Understanding the Copyright “Works Made for Hire” Rule
Intellectual Property rights (including trademarks, copyrights, patents, trade secrets, and other proprietary or confidential information) are some of the most valuable and hard-earned assets that a company or entrepreneur has. Protecting those rights is of the utmost importance and can be more complicated than you might expect, as the varying categories of Intellectual Property also have varying rules concerning ownership.
This article will focus on ownership of copyrighted works and the often misunderstood “Works Made for Hire” rule of the U.S. Copyright Act.
A “copyrighted work” is an original work of authorship that is fixed in a tangible medium of expression. Protected works include (among other things) literary, dramatic, musical, artistic, computer software, and architectural works. In general, this protection allows the owner to stop others from using the work without permission the moment the work is fixed in a tangible form.
Under Section 201 of the Copyright Act, the original author(s) of the work own the above-mentioned copyright protection. However, Section 201 also contains exceptions to this general rule of ownership when you are dealing with employee-created works or those created by independent contractors or consultants.

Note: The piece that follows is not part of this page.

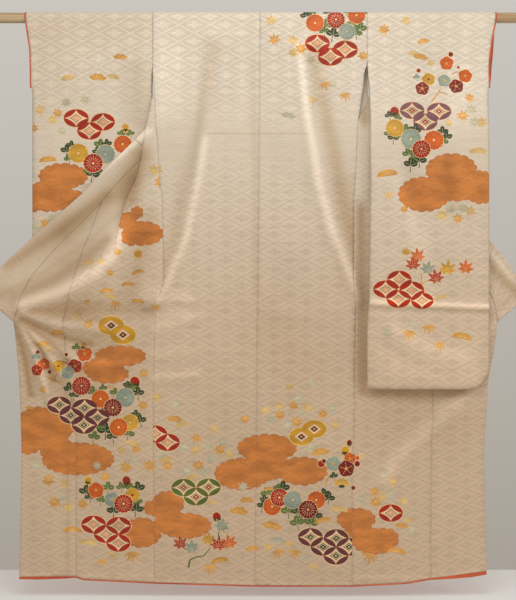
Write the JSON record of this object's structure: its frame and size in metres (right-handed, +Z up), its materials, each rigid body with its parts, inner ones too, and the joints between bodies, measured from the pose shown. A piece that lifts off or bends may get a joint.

This exception is known as the “Works Made for Hire” rule.
Under Section 101 of the Copyright Act, “Works Made for Hire” are defined as either (1) a work prepared by an employee within the scope of his or her employment, or (2) a work specially ordered or commissioned for use as a contribution to a collective work, as a part of a motion picture or other audiovisual work, as a translation, as a supplementary work, as a compilation, as an instructional text, as a test, as answer material for a test, or as an atlas if the parties expressly agree in a signed written agreement that the work shall be considered a Work Made for Hire.
Therefore, if you are dealing with a work created by an employee (as opposed to an independent contractor) and the work was produced in the course of employment, the copyright belongs to you, not your employee.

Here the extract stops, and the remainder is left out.